Ce périple à bicyclette, réalisé après la Première Guerre mondiale et ses traumatismes, vise à démontrer qu’une communauté transnationale et solidaire est possible grâce au réseau mondial des espérantistes. Ce voyage n’est pas qu’un simple exploit sportif, c’est aussi le reflet d’un idéal: l’émancipation de la classe ouvrière et la promotion de l’internationalisme, valeurs intrinsèquement liées à l’espéranto. Lucien Péraire est issu d’un milieu ouvrier. En 1927, à l’âge de 21 ans, alors qu’il effectue son service militaire, il apprend l’espéranto seul et en secret. L’armée organise une visite des monuments de la Grande Guerre à Verdun, ce sera un moment qui marquera profondément Lucien. Face aux endroits où on eu lieu de sanglant combats et aux milliers de restes humains entassés dans l’ossuaire, il est horrifié. Mais plus encore que le souvenir du conflit, c’est la dimension sociale de cet environnement qui l’interpelle: dans les anciennes tranchées, des chercheurs de métaux extraient du cuivre dans des conditions précaires. Cette scène illustre à ses yeux une injustice criante.Tandis que ces travailleurs survivent dans la misère, d’autres vivent dans l’opulence. « Profiteurs de guerre nationaux, ceux de la guerre et de l’après-guerre qui jouissent avec arrogance dans leurs palais de parasites.» Ce contraste renforce chez lui son rejet des nationalismes et sa volonté de promouvoir la solidarité des peuples à travers l’espéranto. Lucien perçoit dans la langue internationale une arme contre l’ignorance, les préjugés et l’égoïsme, des sentiments qu’il estime exploités par les puissants pour attiser les guerres. Dès 1928, il participe au congrès de la SAT (Sennacieca Asocio Tutmonda, Association mondiale anationale) à Lyon, qui réunit 200 participants venus de 35 pays. Il découvre avec enthousiasme un espace où les travailleurs du monde entier peuvent échanger sans barrières nationales ou linguistiques. Cette expérience forge sa conviction que l’espéranto est un instrument clé pour abolir les divisions artificielles et favoriser une fraternité au delà des frontières.

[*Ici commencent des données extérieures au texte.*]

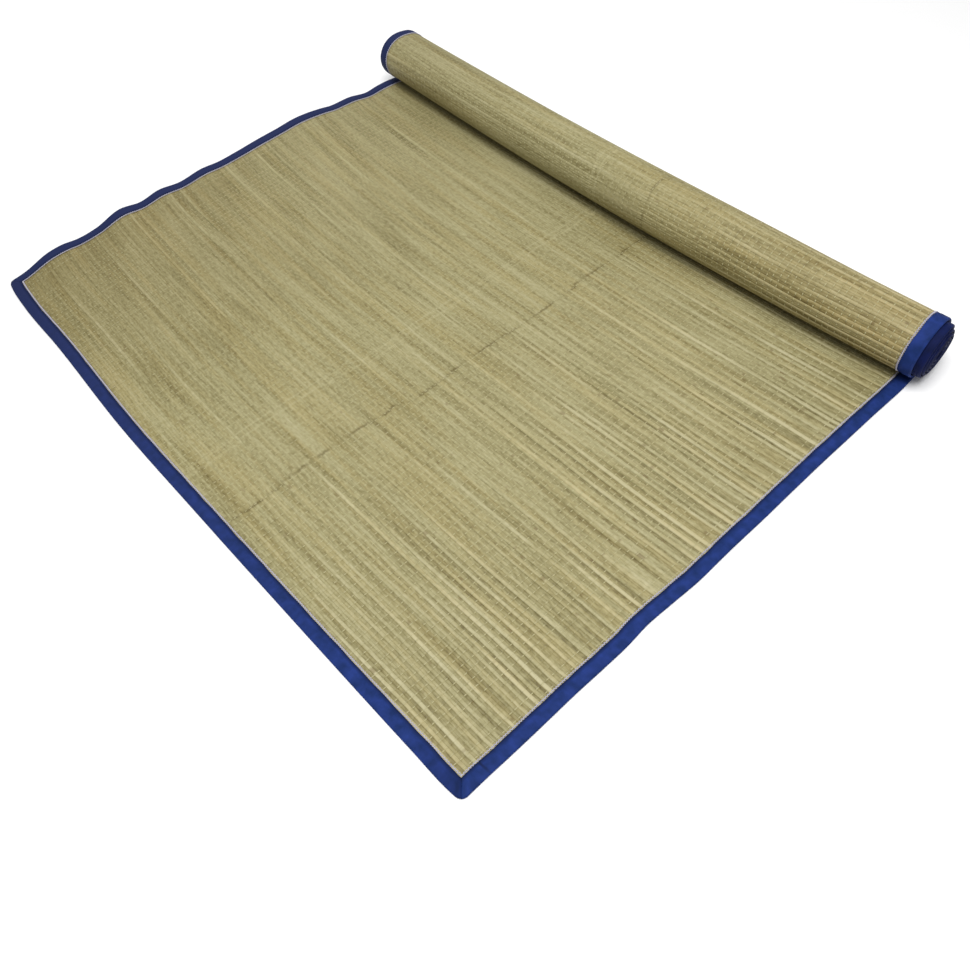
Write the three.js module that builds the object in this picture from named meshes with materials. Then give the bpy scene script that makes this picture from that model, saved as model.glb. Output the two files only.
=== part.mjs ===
// A straw beach mat with blue tape sewn round its edges, half unrolled: the front part lies
// open on the sand, the rest is still wound in a loose roll at the back.
// Pieces: one woven straw panel, and the tapes folded over its front and side edges.
// Millimetres, +Z up, the straws run along X, the mat unrolls towards -Y.
import * as THREE from "three";

// Driving sizes.
const WIDTH = 900; // along the straws, over the tapes
const OPEN = 656; // from the front edge to the roll's centre line
const STRAW = 1; // thickness of the straw panel
const TAPE = 1; // thickness of the tape
const TAPE_WIDTH = 14.5; // how far each half of the folded tape reaches over the straw
const CLEAR = 0.3; // between tape and straw, and at the mitred corners
const TURNS = 7.375; // wound in the roll
const PITCH = 4; // from one turn to the next
const STEPS = 16; // flats in one turn, the lowest of them the roll's flat spot
const CURL_REACH = 380; // how far in from the left edge its curl dies out
const RIPPLE_REACH = 100; // the same for the short ripples of that edge
const STEP_REACH = 100; // how far in from the right edge its small steps die out
const SHORTER = 6; // how much nearer the roll's left end is to its right end
const TELESCOPE = 9; // how far the inner turns have slid out at the right
const BULGE_AT = 258; // where round a turn the slack left end bulges, degrees from the bottom

// Sizes that follow.
const HALF = TAPE + CLEAR + STRAW / 2; // half the thickness of a bound edge
const SETTLE = TAPE + CLEAR; // away from the tapes the straw sinks this far, to the ground
const STEP_ANGLE = (2 * Math.PI) / STEPS;
const WOUND = TURNS * STEPS; // flats in the whole roll

// Sections across the mat, from its left edge. bow: how far the front edge stands ahead of its
// corners. centre: from those corners to the roll's centre line. radius: half the roll's height.
// bulge: slack of the outer turns. lean: slope of the roll's end, square to its bowed line.
const sections = [
  { across: 0, bow: 0, centre: 669, radius: 34.2, bulge: 12, lean: 0.075 },
  { across: 16, bow: 3.2, centre: 667.7, radius: 34.6, bulge: 11, lean: 0.072 },
  { across: 60, bow: 6.3, centre: 664.3, radius: 35.6, bulge: 8.5, lean: 0.065 },
  { across: 160, bow: 7.8, centre: 657.7, radius: 37.4, bulge: 3.4, lean: 0.05 },
  { across: 330, bow: 13.4, centre: 649.8, radius: 38.6, bulge: 0, lean: 0.025 },
  { across: 500, bow: 11.2, centre: 646.1, radius: 38.7, bulge: 0, lean: 0 },
  { across: 680, bow: 7.8, centre: 646.8, radius: 38.5, bulge: 0, lean: -0.018 },
  { across: 840, bow: 3.7, centre: 651.3, radius: 37.9, bulge: 0, lean: -0.035 },
  { across: 884, bow: 1.8, centre: 653.2, radius: 37.6, bulge: 0, lean: -0.04 },
  { across: 900, bow: 0, centre: 654, radius: 37.5, bulge: 0, lean: -0.04 },
];

// Rows along the open part, from its front edge. curl: how high the left side stands off the
// ground. ripple: what its wavy edge adds. out: how far the right edge steps outwards.
const rows = [
  { along: 0, curl: 0, ripple: 0, out: 0 },
  { along: 22, curl: 4, ripple: -1, out: 0 },
  { along: 62, curl: 9.5, ripple: 2.7, out: 0.2 },
  { along: 100, curl: 12.5, ripple: -2, out: 0.4 },
  { along: 138, curl: 14.5, ripple: -0.9, out: 0.3 },
  { along: 168, curl: 16, ripple: 4.1, out: 0.6 },
  { along: 196, curl: 16.8, ripple: -0.8, out: 0.5 },
  { along: 226, curl: 17.2, ripple: 2, out: -1 },
  { along: 256, curl: 17.4, ripple: -2, out: 0.8 },
  { along: 300, curl: 17.5, ripple: -0.3, out: 2 },
  { along: 350, curl: 17.6, ripple: -2, out: 1.5 },
  { along: 400, curl: 18.4, ripple: 0.4, out: 1.6 },
  { along: 450, curl: 19.2, ripple: 1.6, out: 1 },
  { along: 550, curl: 11, ripple: -1.4, out: 1.2 },
  { along: 582, curl: 6, ripple: -0.8, out: 1.4 },
  { along: 612, curl: 2, ripple: 0, out: 1.3 },
  { along: 640, curl: 0, ripple: 0, out: 0.8 },
  { along: OPEN, curl: 0, ripple: 0, out: 0.5 },
];

// One column of a table at a place between two of its rows, or a little past its ends.
function read(table, key, at, column) {
  let i = 1;
  while (i < table.length - 1 && table[i][key] < at) i++;
  const before = table[i - 1];
  const after = table[i];
  const share = (at - before[key]) / (after[key] - before[key]);
  return THREE.MathUtils.lerp(before[column], after[column], share);
}

// From 1 at zero down to 0 at one, in a straight line.
const fall = (share) => THREE.MathUtils.clamp(1 - share, 0, 1);

// From 0 at zero up to 1 at one, smoothly.
const rise = (share) => THREE.MathUtils.smoothstep(share, 0, 1);

// How far the straw sinks from the middle of a bound edge: not at all under the tapes.
function sink(across, along) {
  const side = Math.min(across, WIDTH - across);
  return SETTLE * rise((side - 16) / 44) * rise((along - 22) / 40);
}

// One point of the mat: across from the left edge, along from the front edge, and height above
// the middle of a bound edge. Past OPEN, along counts the flats of the roll instead of
// millimetres, so every turn has its corners at the same angles.
function place(across, along, height) {
  const row = (column) => read(rows, "along", Math.min(along, OPEN), column);
  const angle = Math.max(0, along - OPEN - 0.5) * STEP_ANGLE;
  const turns = angle / (2 * Math.PI);
  const steppedOut = row("out") * fall((WIDTH - across) / STEP_REACH);
  const drawnIn = SHORTER * (1 - across / WIDTH) * rise(turns / 0.5);
  const slidOut = TELESCOPE * rise((turns - 0.9) / 2.6);
  const x = across + steppedOut + drawnIn + slidOut;
  const section = (column) => read(sections, "across", x, column);
  const centre = section("centre");
  if (along <= OPEN) {
    const curl = row("curl") * fall(across / CURL_REACH) ** 2;
    const ripple = row("ripple") * fall(across / RIPPLE_REACH) ** 2;
    const y = THREE.MathUtils.lerp(-section("bow"), centre, along / OPEN);
    return [x, y, HALF + curl + ripple + height];
  }
  const flat = Math.cos(STEP_ANGLE / 2);
  const outermost = (section("radius") - HALF) / flat + PITCH / 4;
  const facing = Math.max(0, Math.cos(angle - THREE.MathUtils.degToRad(BULGE_AT)));
  const slack = section("bulge") * facing ** 2 * fall((turns - 0.72) / 2.5);
  const reach = outermost - PITCH * turns + slack - height;
  const y = reach * Math.sin(angle);
  const z = HALF + outermost * flat - reach * Math.cos(angle);
  return [x + section("lean") * y, centre + y, z];
}

// A closed piece from its corners and its four-sided faces, turned to face outwards.
function piece(name, corners, faces, material) {
  const index = faces.flatMap(([a, b, c, d]) => [a, b, c, a, c, d]);
  let volume = 0;
  for (let i = 0; i < index.length; i += 3) {
    const [a, b, c] = index.slice(i, i + 3).map((k) => new THREE.Vector3(...corners[k]));
    volume += a.dot(b.cross(c));
  }
  if (volume < 0) index.reverse();
  const geometry = new THREE.BufferGeometry();
  geometry.setAttribute("position", new THREE.Float32BufferAttribute(corners.flat(), 3));
  geometry.setIndex(index);
  const mesh = new THREE.Mesh(geometry, material);
  mesh.name = name;
  return mesh;
}

// A strip of even thickness that follows a path. skins(station) gives the corners of its two
// skins there, one list for each side, of the same length.
function strip(name, stations, skins, material) {
  const rings = stations.map(skins);
  const width = rings[0][0].length;
  const corners = rings.flatMap(([under, over]) => [...under, ...over]);
  const at = (i, over, j) => (i * 2 + over) * width + j;
  const last = stations.length - 1;
  const faces = [];
  for (let i = 0; i < last; i++) {
    for (let j = 0; j < width - 1; j++) {
      faces.push([at(i, 1, j), at(i, 1, j + 1), at(i + 1, 1, j + 1), at(i + 1, 1, j)]);
      faces.push([at(i + 1, 0, j), at(i + 1, 0, j + 1), at(i, 0, j + 1), at(i, 0, j)]);
    }
    const j = width - 1;
    faces.push([at(i, 0, 0), at(i, 1, 0), at(i + 1, 1, 0), at(i + 1, 0, 0)]);
    faces.push([at(i + 1, 0, j), at(i + 1, 1, j), at(i, 1, j), at(i, 0, j)]);
  }
  for (let j = 0; j < width - 1; j++) {
    faces.push([at(0, 0, j + 1), at(0, 1, j + 1), at(0, 1, j), at(0, 0, j)]);
    faces.push([at(last, 0, j), at(last, 1, j), at(last, 1, j + 1), at(last, 0, j + 1)]);
  }
  return piece(name, corners, faces, material);
}

// A tape folded over an edge. put(inwards, station, height) places a corner of it, inwards
// counted from the fold. The outer skin runs up one half, round the fold and back.
function tape(name, stations, put, material) {
  const skins = (station) => {
    const skin = (fold, height) => [
      put(TAPE_WIDTH, station, -height),
      put(fold, station, -height),
      put(fold, station, height),
      put(TAPE_WIDTH, station, height),
    ];
    return [skin(0, HALF), skin(TAPE, HALF - TAPE)];
  };
  return strip(name, stations, skins, material);
}

const acrossStations = sections.map((section) => section.across);
const openStations = rows.map((row) => row.along);
const woundStations = Array.from({ length: WOUND }, (_, i) => OPEN + 1 + i);
const alongStations = [...openStations, ...woundStations];

const strawColour = new THREE.MeshStandardMaterial({ color: 0xaaa06e, roughness: 0.75 });
const tapeColour = new THREE.MeshStandardMaterial({ color: 0x1f378c, roughness: 0.85 });

// The straw panel: one woven sheet from just inside the front tape to the heart of the roll.
const inset = TAPE + CLEAR;
const panel = strip(
  "straw_panel",
  alongStations,
  (station) => {
    const along = Math.max(station, inset);
    const skin = (side) =>
      acrossStations.map((line) => {
        const across = THREE.MathUtils.clamp(line, inset, WIDTH - inset);
        return place(across, along, side * (STRAW / 2) - sink(across, along));
      });
    return [skin(-1), skin(1)];
  },
  strawColour,
);

// The front tape runs from corner to corner, its ends cut to a mitre.
const mitre = CLEAR * Math.SQRT1_2;
const frontTape = tape(
  "front_tape",
  acrossStations,
  (inwards, station, height) => {
    const end = inwards + mitre;
    return place(THREE.MathUtils.clamp(station, end, WIDTH - end), inwards, height);
  },
  tapeColour,
);

// The side tapes run from the front corners into the heart of the roll, wound with the straw.
const leftTape = tape(
  "left_tape",
  alongStations,
  (inwards, station, height) => place(inwards, Math.max(station, inwards + mitre), height),
  tapeColour.clone(),
);
const rightTape = tape(
  "right_tape",
  alongStations,
  (inwards, station, height) =>
    place(WIDTH - inwards, Math.max(station, inwards + mitre), height),
  tapeColour.clone(),
);

// The whole mat, its origin on the ground under the middle of its box.
const mat = new THREE.Group();
mat.name = "beach_mat";
mat.add(panel, frontTape, leftTape, rightTape);
const middle = new THREE.Box3().setFromObject(mat).getCenter(new THREE.Vector3());
for (const mesh of mat.children) mesh.geometry.translate(-middle.x, -middle.y, 0);

export default mat;
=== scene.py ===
"""A straw beach mat with blue tape sewn round its edges, half unrolled on a pale floor.

The front part lies open, its left edge curled up and wavy. The rest is wound in a loose roll.
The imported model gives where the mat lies. The straws, threads and tapes here stand for its solids.
"""

import math

import bpy
import numpy as np
from mathutils import Matrix, Vector


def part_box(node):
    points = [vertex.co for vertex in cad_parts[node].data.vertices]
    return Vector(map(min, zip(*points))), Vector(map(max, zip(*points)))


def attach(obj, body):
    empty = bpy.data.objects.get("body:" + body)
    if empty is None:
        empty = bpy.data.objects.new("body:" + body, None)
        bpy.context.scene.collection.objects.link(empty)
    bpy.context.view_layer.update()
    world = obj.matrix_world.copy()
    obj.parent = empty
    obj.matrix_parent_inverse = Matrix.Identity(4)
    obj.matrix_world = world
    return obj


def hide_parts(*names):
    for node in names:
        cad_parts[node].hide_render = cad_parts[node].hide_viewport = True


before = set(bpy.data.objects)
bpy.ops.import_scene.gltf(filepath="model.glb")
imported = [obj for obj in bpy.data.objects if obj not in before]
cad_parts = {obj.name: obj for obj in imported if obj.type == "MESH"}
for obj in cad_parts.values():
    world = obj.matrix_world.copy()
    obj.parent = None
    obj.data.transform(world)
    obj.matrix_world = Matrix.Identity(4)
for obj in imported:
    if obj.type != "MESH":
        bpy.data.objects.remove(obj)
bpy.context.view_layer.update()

MM = 0.001


# The mat's lie on the ground. One sheet carries every piece: its front part is flat, bowed along
# the front and curled up along the left edge, and past the flat part it winds into a loose
# spiral. Lengths in these tables and in the sheet's own coordinates are millimetres.

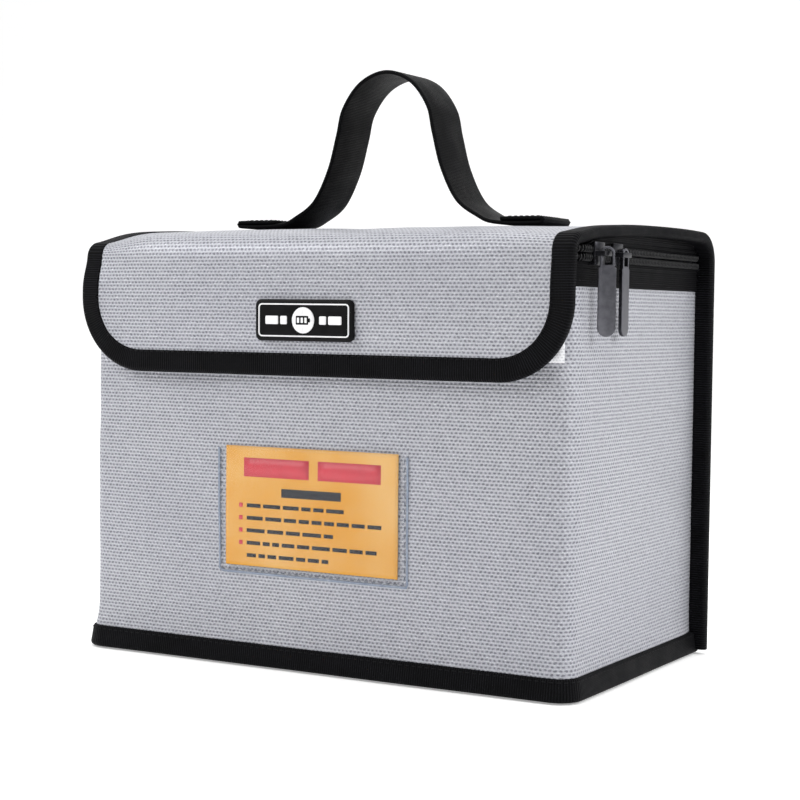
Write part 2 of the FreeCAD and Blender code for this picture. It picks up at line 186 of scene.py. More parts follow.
def sheet_mesh(name, outer, inner, uv, material, body=None):
    """A closed thin sheet between an outer and an inner grid of points, with its four edges joined."""
    rows, columns = outer.shape[:2]
    quads, _, _ = grid_faces(rows, columns)
    count = rows * columns
    back = (quads + count)[:, ::-1]
    rim = np.concatenate([
        np.arange(columns), np.arange(1, rows) * columns + columns - 1,
        (rows - 1) * columns + np.arange(columns - 2, -1, -1), np.arange(rows - 2, 0, -1) * columns,
    ])
    following = np.roll(rim, -1)
    edge = np.stack([rim, rim + count, following + count, following], -1)[:, ::-1]
    faces = np.concatenate([quads, back, edge])
    flat = np.concatenate([uv.reshape(-1, 2), uv.reshape(-1, 2)])
    points = np.concatenate([outer.reshape(-1, 3), inner.reshape(-1, 3)])
    return place(name, points, faces.tolist(), flat[faces.ravel()], material, body)


def unit(vectors):
    """Vectors scaled to length one."""
    return vectors / np.maximum(np.linalg.norm(vectors, axis=-1, keepdims=True), 1e-9)


def travelled(points, wrap=False):
    """Distance along a row of points, from its first point."""
    steps = np.linalg.norm(np.diff(points, axis=0), axis=-1)
    total = np.concatenate([[0], np.cumsum(steps)])
    if wrap:
        total = np.append(total, total[-1] + np.linalg.norm(points[0] - points[-1]))
    return total


def read_at(at, along, values):
    """Points or directions read off at distances along a path, from those given at the distances along."""
    return np.stack([np.interp(at, along, column) for column in values.T], -1)


def evenly(points, step):
    """The same path with points about one step apart."""
    along = travelled(points)
    count = max(int(round(along[-1] / step)) + 1, 3)
    return read_at(np.linspace(0, along[-1], count), along, points)


def bend_through(points, count):
    """A smooth path through a few points: between two of them it is a Catmull-Rom cubic."""
    points = np.asarray(points, float)
    padded = np.concatenate([[2 * points[0] - points[1]], points, [2 * points[-1] - points[-2]]])
    at = np.linspace(0, len(points) - 1 - 1e-6, count)
    k = at.astype(int)
    t = (at - k)[:, None]
    a, b, c, d = padded[k], padded[k + 1], padded[k + 2], padded[k + 3]
    square, cube = 2 * a - 5 * b + 4 * c - d, 3 * b - a - 3 * c + d
    return 0.5 * (2 * b + (c - a) * t + square * t ** 2 + cube * t ** 3)


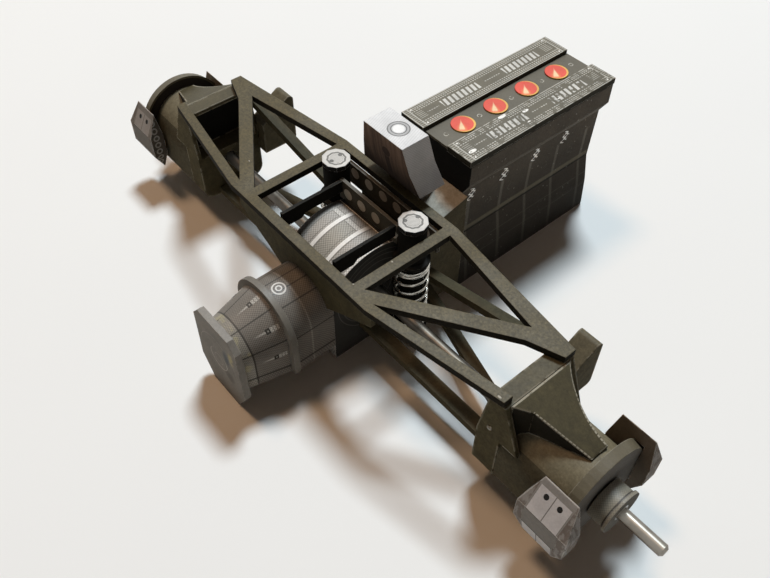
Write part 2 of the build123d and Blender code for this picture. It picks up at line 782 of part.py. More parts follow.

Départ pour un tour du monde en vélo
En 1928, Lucien répond à une annonce de Paul Posern, un ouvrier allemand qui cherche un compagnon pour un voyage à vélo autour du monde. Ce dernier, espérantiste et membre de la SAT ainsi que de l’UEA (Universala Esperanto Asocio, Association universelle d’espéranto), est attiré par une dimension plus neutre et culturelle du mouvement. Lucien, quant à lui, y voit l’opportunité de concrétiser un projet de voyage en URSS et de vérifier si une alternative socialiste est réellement en train d’émerger. Lucien quitte son village de Lavardac dans le Lot et Garonne et rejoint Paul en Allemagne, où il découvre un mouvement espérantiste bien plus développé qu’en France. Il assiste aux manifestations du Front rouge à Leipzig et rencontre Richard Lerchner, figure influente de l’espérantisme ouvrier. Fin août 1928, le duo s’élance en direction de l’Est. Tout le long de son périple, Lucien rassemblera une importante documentation composée de carnets de notes en sténographie, de cartes géographiques, de photographies, de cartes postales et d’autres documents témoignant de son périple.
À travers l’Europe et jusqu’à l’URSS
Leur parcours les mène à travers l’Autriche, la Hongrie, la Pologne et la Crimée jusqu’à Novorossiysk sur la mer Noire. L’hiver les ralentit, mais ils sont souvent hébergés par des espérantistes, preuve de la force du réseau international qu’ils explorent. En Crimée, des enfants d’un kolkhoze les aident, montrant comment l’espéranto est enseigné comme une ouverture sur le monde. Les compagnons cyclistes financent modestement leur vie en vendant des cartes postales sur leur expédition et en organisant des soirées de causeries et de chansons. Le voyage se poursuit ensuite vers l’Ukraine, alors soviétique, où Lucien observe les stigmates de la guerre civile, entre villes en ruines et ambiance pesante. Mais le passage en Russie se complique, les routes sont quasi inexistantes, et la boue entrave leur progression.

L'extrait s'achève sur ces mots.